Tablet Growth Lowers Global PC Shipment Expectations
Researcher Gartner cuts forecast for worldwide PC shipments for 2010 and 2011, pointing to slowed user demand and rising tablet sales.
The researcher downgraded its earlier prediction for worldwide PC shipments in 2010 to some 352 million units, still a 14.3 percent uptick from last years totals but 3.6 percent less growth than Gartner initially projected.
In addition, Gartner said that vendors will ship 409 million PCs next year, a 16 percent increase over the anticipated 2010 totals but about 2 percent less growth than the researchers earlier figures.
Gartner blamed lackluster demand for PCs and strong interest in media tablets for lowering not only its expectations for 2010 PC shipments but also its projections through 2014.
Indeed, the researcher said that media tablets could snip as much as 10 percent from the number of PCs manufacturers ship in the next five years.
These results reflect marked reductions in expected near-term unit growth based on expectations of weaker consumer demand, due in no small part to growing user interest in media tablets such as the iPad, said Ranjit Atwal, Gartner research director.
Over the longer term, media tablets are expected to displace around 10 percent of PC units by 2014, he said.
Multiple factors to impact PC shipment slowdown
Gartner said that the growth of media tablets will be chief among a number of factors impacting PC shipments in the next few years.
While consumers interest in buying home PCs is expected to flag considerably going forward, based, in part, on economic uncertainty, extended PC lifecycles and, by 2012, a newly emerging market for hosted virtual desktops, media tablets will be largely responsible for luring potential customers away from PCs, Gartner said.

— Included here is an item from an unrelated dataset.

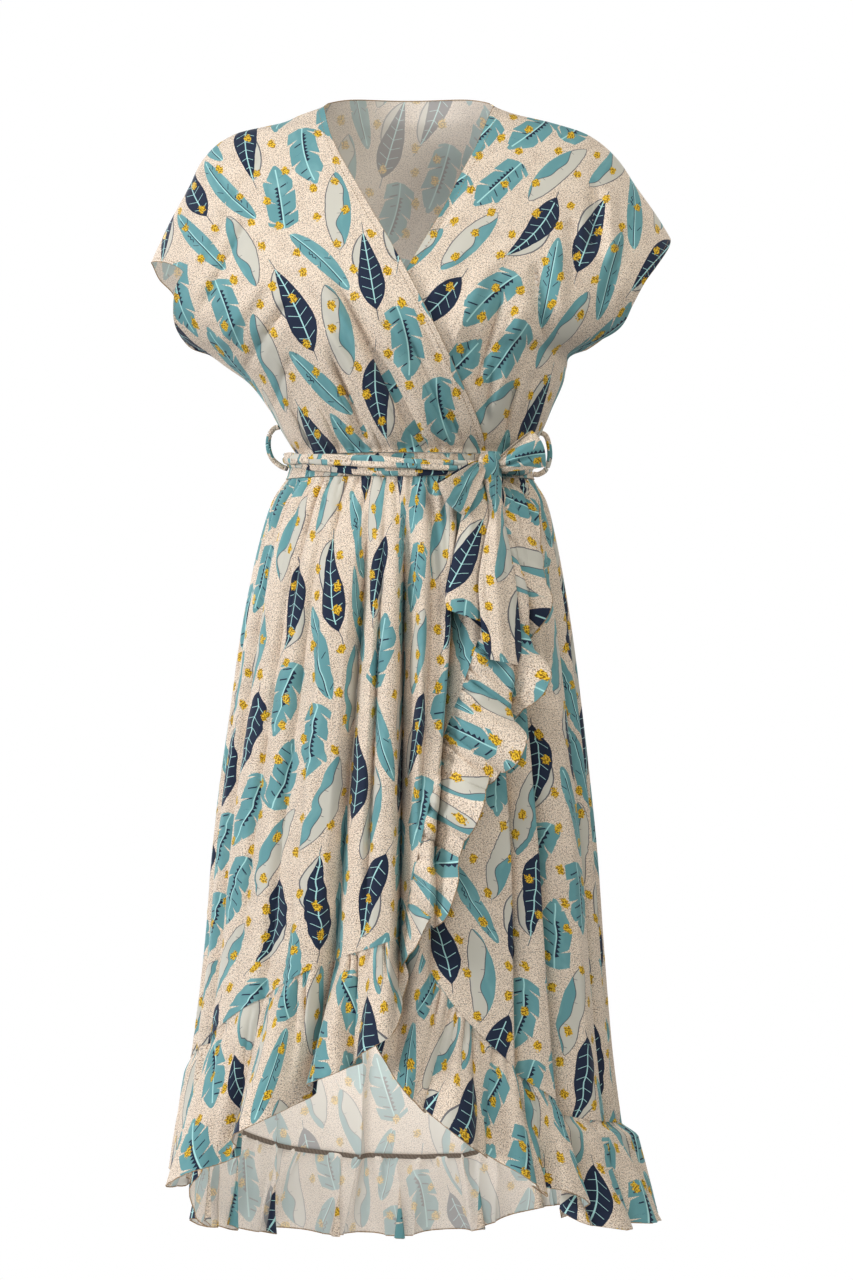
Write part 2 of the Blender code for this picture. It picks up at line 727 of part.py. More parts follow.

PC market growth will be impacted by devices that enable better on-the-go content consumption such as media tablets and next-generation smartphones, said Raphael Vasquez, Gartner research analyst.
These devices will be increasing embraced as complements if not substitutes for PCs where voice and light data consumption are desired, he said.
It is likely that desk-based PCs will be adversely impacted over the long-term by the adoption of hosted virtual desktops, which can readily use other devices like thin clients.
The researcher also said that it expects emerging markets will command more than 50 percent of global PC shipments by the end of 2011 as mature markets grapple with slowed demand.
PCs are still seen as necessities, but the PC industry's inability to significantly innovate and its over-reliance on a business model predicated on driving volume through price declines are finally impacting the industry's ability to induce new replacement cycles, said George Shiffler, Gartner research director.